DUGI OTOK (Long Island), an island in the Zadar group of islands of the northern Dalmatian archipelago...
DUGI OTOK (Long Island), an island in the Zadar group of islands of the northern Dalmatian archipelago. It stretches in the direction north-west - south-east, with the island of Molat in the north and the island of Kornat in the south. Karst fields, such as Velo Jezero, Arnjevo, Stivanje, Sridnje, etc., stretch between the ranges of limestone crests, with the highest peak Vela Straza (338 m).
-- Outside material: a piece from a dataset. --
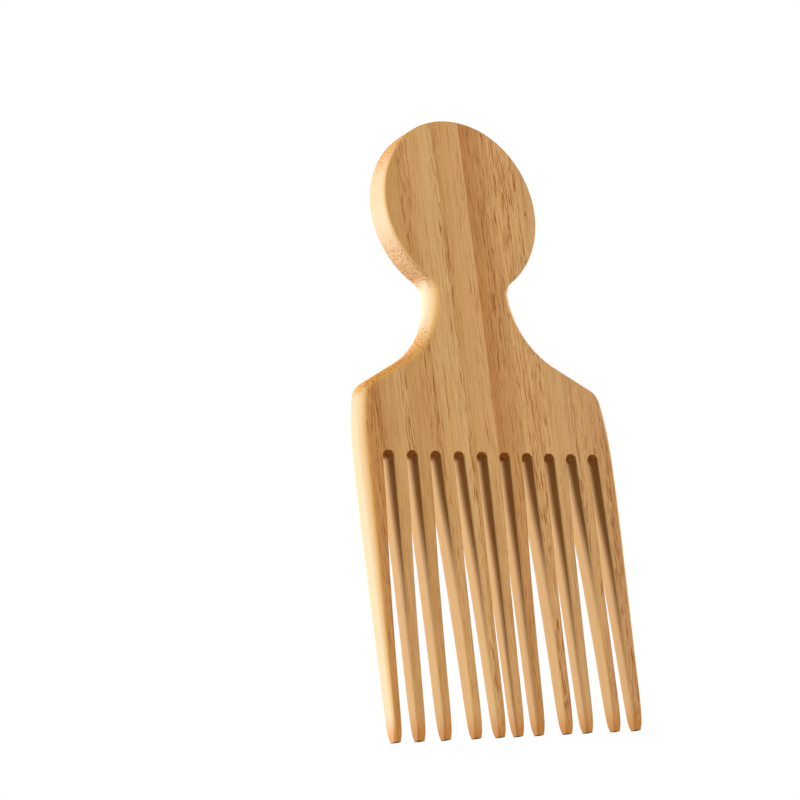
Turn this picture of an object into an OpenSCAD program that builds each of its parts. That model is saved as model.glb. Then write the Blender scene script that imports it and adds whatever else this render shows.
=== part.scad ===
// Wide-toothed afro pick with a round palm disc, cut from one board of bamboo laths glued edge to edge.
// The pick stands on its tooth tips: X runs across the width, Y through the thickness, Z up to the disc.
// The front face looks along -Y, and the tips stand on the plane z = 0.

/* [Board] */
// Overall length, from the tooth tips to the top of the disc
overall_l = 200; // [180:1:220]
// Thickness of the board
board_t = 9.2; // [8:0.1:11]

/* [Disc] */
// Diameter of the palm disc
disc_d = 59; // [50:0.2:68]
// Rounding of the disc's rim
disc_edge_r = 1; // [0.5:0.1:1.5]

/* [Waist] */
// Narrowest width between the disc and the shoulders
waist_w = 31.2; // [28:0.2:36]
// Distance from the foot of the disc up to the narrowest place
waist_rise = 1.3; // [0.5:0.1:3]
// Radius of the hollow on each side of the waist
waist_r = 27.2; // [23:0.2:29]
// Radius of the hollow between the waist and the disc on the left, where it is sanded soft
left_notch_r = 6; // [3:0.5:7]
// Radius of the hollow between the waist and the disc on the right
right_notch_r = 2.5; // [2:0.5:7]
// Rounding of the long edges at the narrowest place, nearly a full half round
waist_edge_r = 4.1; // [3:0.1:4.4]

/* [Shoulders] */
// Widest width of the board, just above the slots
body_w = 96.4; // [84:0.2:108]
// Slope of the shoulders below level, in degrees
shoulder_angle = 28.5; // [25:0.5:32]
// Radius of the shoulder corners
corner_r = 7; // [4:0.5:10]
// Radius of the gently bowed flanks below the shoulder corners
flank_r = 110; // [90:5:150]
// Rounding of the front edges of the shoulders and the flanks
front_edge_r = 2.8; // [2:0.1:3.5]
// Rounding of the back edges of the shoulders and the flanks
back_edge_r = 4; // [2:0.1:4.2]

/* [Teeth] */
// Length of the slots, from the tooth tips to the slot tops
slot_l = 89; // [80:1:95]
// Width of the outermost teeth at their roots
edge_tooth_w = 7; // [6.4:0.1:8]
// Width of the slots at their roots
slot_w = 4.1; // [3.8:0.1:4.6]
// Width of a tooth at its blunt tip
tip_w = 2.6; // [2.2:0.1:3]
// Thickness of a tooth at its blunt tip
tip_t = 3; // [2.5:0.1:4]
// Rounding of the tooth edges along the middle of the tooth
tooth_edge_r = 1.2; // [0.8:0.1:1.2]
// Rounding of the slot edges at the slot roots
root_edge_r = 0.4; // [0.2:0.1:0.6]

/* [Hidden] */

// How far cutting shapes run past what they cut
overrun = 1;

// Number of laths across the board, of those that run past the waist into the disc, and of slots
lath_count = 10;
neck_lath_count = 4;
slot_count = 10;

// Width of a lath, and distance of the middle glue joint from the centre line, as shares of the tooth pitch
lath_share = 1.218;
joint_shift_share = 0.275;

// Levels up the hollows between the waist and the disc, as shares of their height: the last lies in the disc
NOTCH_LEVEL_SHARES = [0.35, 0.7, 1.1];

// Largest rounding of a long edge as a share of the board's thickness
edge_limit_share = 0.48;

// Step between the levels down the hollow of the waist, in degrees
waist_step = 12;

// Bamboo tone of each lath, left to right: the sixth is a darker, redder culm
LATH_TONES = [
    [0.80, 0.62, 0.40], [0.79, 0.60, 0.38], [0.78, 0.59, 0.37], [0.80, 0.61, 0.38], [0.78, 0.60, 0.37],
    [0.71, 0.50, 0.30], [0.79, 0.60, 0.39], [0.80, 0.61, 0.40], [0.77, 0.57, 0.35], [0.74, 0.53, 0.32]];

// Hand finishing left each tooth leaning a little: sideways shift of its tip as a share of the pitch
LEAN_SHARES = [-0.26, -0.28, -0.19, 0.1, 0.11, -0.1, -0.2, 0.05, -0.04, 0.21, 0.16];

// Stations down a tooth, from root to tip, as shares of its length
STATION_SHARES = [0, 0.12, 0.45, 0.72, 0.91, 0.97, 1];
// How far width, thickness, lean and edge rounding have gone at each station, as shares of their full change
WIDTH_SHARES = [0, 0.04, 0.43, 0.57, 0.66, 0.76, 1];
THICKNESS_SHARES = [0, 0.03, 0.27, 0.5, 0.63, 0.76, 1];
LEAN_PATH_SHARES = [0, 0.13, 0.53, 0.8, 0.95, 0.98, 1];
FLANK_PATH_SHARES = [0, 0.05, 0.3, 0.52, 0.7, 0.82, 1];
EDGE_SHARES = [0, 0.4, 1, 1, 1, 0.9, 0.75];

// Heights: disc centre, narrowest place of the waist, and the centre of the round slot roots
disc_z = overall_l - disc_d / 2;
waist_z = overall_l - disc_d + waist_rise;
root_z = slot_l - slot_w / 2;

// The inner teeth share what the outermost teeth and the slots leave of the width
root_tooth_w = (body_w - 2 * edge_tooth_w - slot_count * slot_w) / (slot_count - 1);
tooth_pitch = root_tooth_w + slot_w;

// Centre of the waist hollow, and the shoulder line off it: the points p with shoulder_n * p = shoulder_d
waist_c = [waist_w / 2 + waist_r, waist_z];
shoulder_n = [sin(shoulder_angle), cos(shoulder_angle)];
shoulder_m = [cos(shoulder_angle), -sin(shoulder_angle)];
shoulder_d = shoulder_n * waist_c - waist_r;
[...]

There are also many caves (Strasna Pec, Kozja Pec, Veli Badanj, Crvene Rupe and Pecina - in English: Oven of Horrors, Goat's Oven, Great Vat, Red Holes and Cave). Water sources or streams do not exist on the island. The southern part of the island is rocky ground, while the middle and western parts are covered with underbrush, with patches of woods.
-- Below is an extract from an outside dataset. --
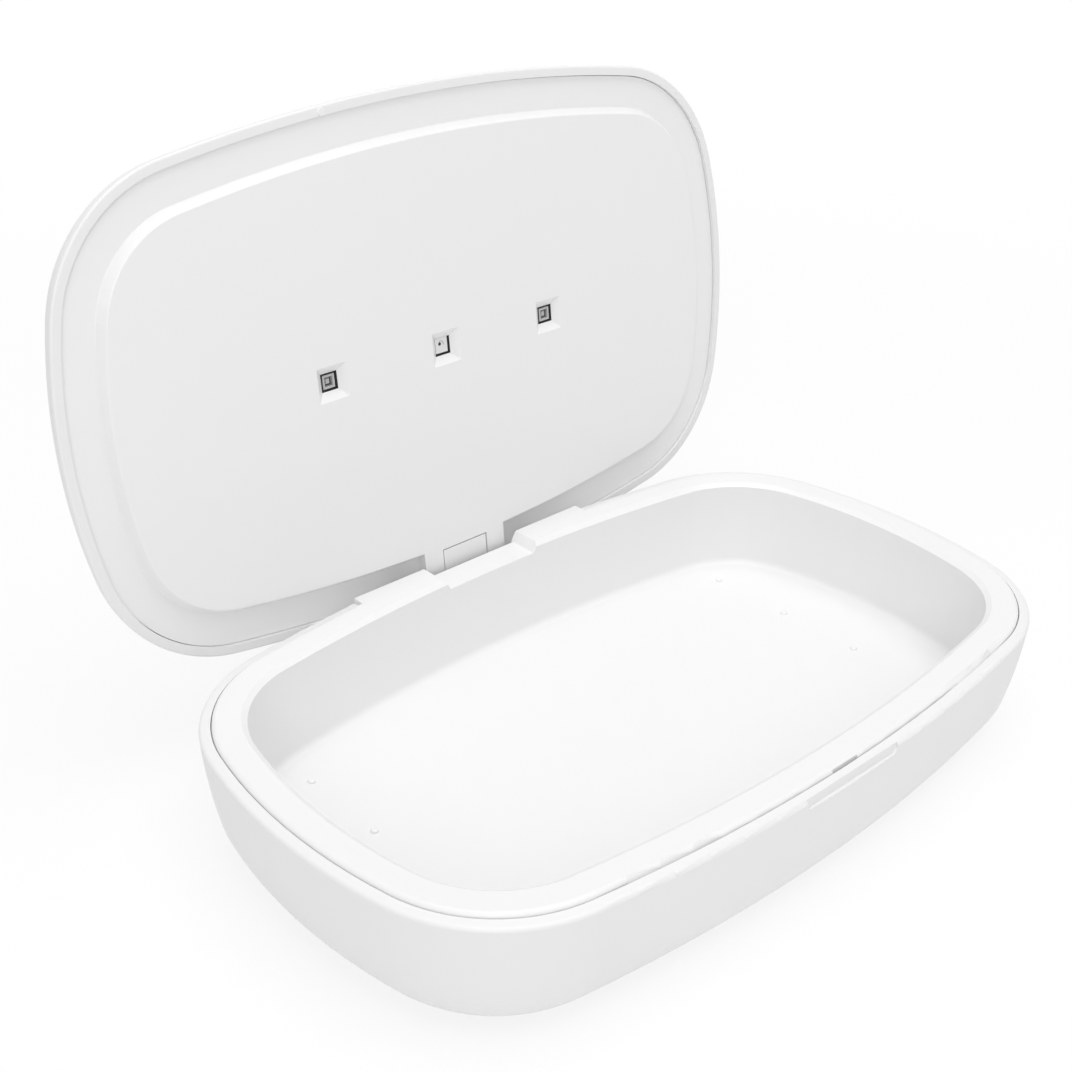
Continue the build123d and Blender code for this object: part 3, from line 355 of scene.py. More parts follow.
steel = Finish("zinc_plated_steel")
steel_stretch = steel.node(
    "ShaderNodeMapping", None, {0: steel.place, "Scale": (1.0, 40.0, 40.0)}
)
steel_lines = steel.noise(220.0, 3.0, steel_stretch)
steel_bloom = steel.noise(500.0, 3.0)
zinc_steel = steel.shade(
    Base_Color=steel.between(steel_bloom, (0.56, 0.57, 0.60), (0.68, 0.69, 0.70)),
    Metallic=1.0,
    Roughness=0.38 + (steel_lines - 0.5) * 0.16 + (steel_bloom - 0.5) * 0.1,
    Normal=steel.relief(steel_lines, 0.00001, 0.5),
)
SMALL_HEAD = (0.0019, 0.001)
SMALL_DRIVE = (0.0016, 0.0005)


def screws(
    name, body, node, places, shaft, head=SMALL_HEAD, drive=SMALL_DRIVE, up=True, carried=None
):
    """A set of like screws, whose heads sit on the given places.

    The shaft and the head are given by radius and length, the drive by length and depth.
    """
    head_radius, head_height = head
    shaft_radius, shaft_length = shaft
    drive_length, drive_depth = drive
    drive_width = 0.0006
    pitch = 0.0006
    tip = 0.0002
    profile = [(0, -shaft_length), (shaft_radius * 0.55, -shaft_length)]
    for turn in range(int(shaft_length / pitch)):
        root = tip - shaft_length + turn * pitch
        profile += [(shaft_radius * 0.78, root), (shaft_radius, root + pitch / 2)]
    profile += [
        (shaft_radius * 0.8, 0), (head_radius * 0.94, 0), (head_radius, head_height * 0.12),
        (head_radius, head_height * 0.45), (head_radius * 0.93, head_height * 0.72),
        (head_radius * 0.75, head_height * 0.92), (head_radius * 0.5, head_height),
        (0, head_height),
    ]
    mesh = screw_recipe.run(
        points(places), Blank=turned(profile, 32), Drive_length=drive_length,
        Drive_width=drive_width, Drive_bottom=head_height - drive_depth,
        Turn=(0 if up else math.pi, 0, 0), Material=zinc_steel,
    )
    piece(name, mesh, body, [node], carried)


screws(
    "base_screw_set", "base", "base_screws", [(x, y, 0.003) for x, y in FOOT_PLACES[:4]],
    shaft=(0.0012, 0.0034), head=(0.0025, 0.0014), drive=(0.0022, 0.0007), up=False,
)

# ---------------------------------------------------------------- main board
# Small green circuit board behind the charging inlet, screwed to four stands on the
# base's floor. It carries the controller, a power coil and the inlet.
BOARD_SCREW_PLACES = [(x, y, 0.005) for x in (-0.0245, 0.0245) for y in (0.02945, 0.04745)]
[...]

The western coast of the island is steep and high, with a number of islets along it. Other coasts are lower, with a number of coves and sand shores such as Soliscica, Pantera and Telascica. Economy is based on farming, viticulture, olive growing, livestock breeding and fishing. The largest place is Sali, other places being Zaglav, Zman, Brbinj, Bozava, Luka, Veli Rat, Soline, Dragove and Savar.
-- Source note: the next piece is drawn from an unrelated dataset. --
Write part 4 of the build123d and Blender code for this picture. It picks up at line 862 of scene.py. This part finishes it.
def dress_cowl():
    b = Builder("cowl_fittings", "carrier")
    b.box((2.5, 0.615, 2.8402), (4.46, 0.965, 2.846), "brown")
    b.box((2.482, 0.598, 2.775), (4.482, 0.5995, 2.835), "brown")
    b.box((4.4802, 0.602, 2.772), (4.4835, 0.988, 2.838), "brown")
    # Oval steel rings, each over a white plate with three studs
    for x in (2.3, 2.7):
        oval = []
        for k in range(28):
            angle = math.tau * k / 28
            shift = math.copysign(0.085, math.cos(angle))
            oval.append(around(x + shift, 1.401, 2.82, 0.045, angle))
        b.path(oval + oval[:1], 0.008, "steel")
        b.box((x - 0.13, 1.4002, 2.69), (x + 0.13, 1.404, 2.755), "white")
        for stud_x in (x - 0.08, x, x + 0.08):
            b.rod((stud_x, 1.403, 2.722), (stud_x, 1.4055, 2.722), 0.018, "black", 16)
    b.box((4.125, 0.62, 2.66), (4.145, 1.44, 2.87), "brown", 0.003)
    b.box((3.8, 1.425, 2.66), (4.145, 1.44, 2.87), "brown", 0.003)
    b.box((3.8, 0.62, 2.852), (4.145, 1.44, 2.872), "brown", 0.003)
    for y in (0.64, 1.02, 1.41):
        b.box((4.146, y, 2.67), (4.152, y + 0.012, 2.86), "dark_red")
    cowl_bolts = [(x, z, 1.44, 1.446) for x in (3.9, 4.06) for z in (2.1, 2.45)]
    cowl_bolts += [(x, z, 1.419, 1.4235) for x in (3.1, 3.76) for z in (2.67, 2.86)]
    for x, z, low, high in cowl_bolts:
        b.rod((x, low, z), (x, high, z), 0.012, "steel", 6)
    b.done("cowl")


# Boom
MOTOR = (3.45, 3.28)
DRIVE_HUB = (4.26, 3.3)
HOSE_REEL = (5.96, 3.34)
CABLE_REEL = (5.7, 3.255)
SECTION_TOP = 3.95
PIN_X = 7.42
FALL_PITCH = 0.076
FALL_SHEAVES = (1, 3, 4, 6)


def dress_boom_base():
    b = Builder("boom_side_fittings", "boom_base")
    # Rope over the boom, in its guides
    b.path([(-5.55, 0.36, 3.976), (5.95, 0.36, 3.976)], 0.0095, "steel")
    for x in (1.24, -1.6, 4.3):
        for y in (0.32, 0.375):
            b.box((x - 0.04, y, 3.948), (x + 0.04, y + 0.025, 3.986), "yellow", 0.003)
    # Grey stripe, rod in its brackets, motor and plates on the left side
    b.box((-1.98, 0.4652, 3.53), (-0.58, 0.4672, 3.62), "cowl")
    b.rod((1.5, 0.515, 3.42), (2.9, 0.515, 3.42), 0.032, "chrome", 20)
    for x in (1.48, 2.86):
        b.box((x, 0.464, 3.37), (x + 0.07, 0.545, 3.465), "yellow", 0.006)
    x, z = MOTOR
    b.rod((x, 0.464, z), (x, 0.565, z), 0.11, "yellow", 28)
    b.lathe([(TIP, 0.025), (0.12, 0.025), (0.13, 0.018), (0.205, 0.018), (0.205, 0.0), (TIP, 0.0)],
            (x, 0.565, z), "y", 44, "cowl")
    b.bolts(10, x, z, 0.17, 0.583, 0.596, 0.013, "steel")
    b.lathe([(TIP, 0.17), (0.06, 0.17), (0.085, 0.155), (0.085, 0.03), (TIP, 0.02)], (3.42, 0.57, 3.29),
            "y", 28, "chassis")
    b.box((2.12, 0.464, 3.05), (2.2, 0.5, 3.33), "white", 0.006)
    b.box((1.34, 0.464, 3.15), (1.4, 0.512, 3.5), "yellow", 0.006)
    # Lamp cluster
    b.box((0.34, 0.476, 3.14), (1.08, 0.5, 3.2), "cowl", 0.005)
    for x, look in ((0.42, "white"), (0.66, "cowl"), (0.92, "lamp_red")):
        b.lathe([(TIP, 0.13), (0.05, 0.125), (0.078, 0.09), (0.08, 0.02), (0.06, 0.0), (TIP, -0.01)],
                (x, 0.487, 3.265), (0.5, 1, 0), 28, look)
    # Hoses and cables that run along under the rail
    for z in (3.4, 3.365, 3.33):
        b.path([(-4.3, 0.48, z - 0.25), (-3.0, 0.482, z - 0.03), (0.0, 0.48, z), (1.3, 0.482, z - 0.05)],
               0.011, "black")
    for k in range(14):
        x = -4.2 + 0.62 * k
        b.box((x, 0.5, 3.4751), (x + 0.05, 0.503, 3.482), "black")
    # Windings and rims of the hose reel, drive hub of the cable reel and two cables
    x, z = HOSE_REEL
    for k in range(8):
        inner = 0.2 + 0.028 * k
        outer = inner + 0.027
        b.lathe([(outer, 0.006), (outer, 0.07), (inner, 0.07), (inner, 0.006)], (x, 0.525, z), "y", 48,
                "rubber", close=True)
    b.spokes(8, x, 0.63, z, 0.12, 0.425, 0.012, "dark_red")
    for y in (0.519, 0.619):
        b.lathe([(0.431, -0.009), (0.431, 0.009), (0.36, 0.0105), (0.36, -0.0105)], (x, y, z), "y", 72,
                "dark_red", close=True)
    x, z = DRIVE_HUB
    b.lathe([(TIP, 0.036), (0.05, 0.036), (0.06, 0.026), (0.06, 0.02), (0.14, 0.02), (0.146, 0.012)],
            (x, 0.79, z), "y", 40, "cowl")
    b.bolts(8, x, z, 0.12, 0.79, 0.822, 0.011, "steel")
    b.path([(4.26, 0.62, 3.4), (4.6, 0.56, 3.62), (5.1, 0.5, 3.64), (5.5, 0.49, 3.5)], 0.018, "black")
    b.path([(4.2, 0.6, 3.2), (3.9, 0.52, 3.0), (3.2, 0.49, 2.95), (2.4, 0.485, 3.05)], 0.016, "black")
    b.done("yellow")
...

Dugi Otok was mentioned by Constantine Porphyrogenitus in the mid-10th century under the name Pizuh (preserved in the name of the locality Cuh near the Telascica Bay). In the 10th-11th century the island was mentioned in the sources as Insula Tilagus (the name was preserved in the name of the Telascica Bay).
The name Veli Otok (Big Island) was first mentioned in a Glagolitic source from 1460. More prominent peaks of the island comprise the remains of Illyrian fortified settlements and stone grave-mounds. A large Roman mansion (villa rustica) stood once on the isthmus of Mala Proversa. The mansion was partly investigated and conserved. Early Croatian remains include small churches, small houses built in dry construction technique and graves.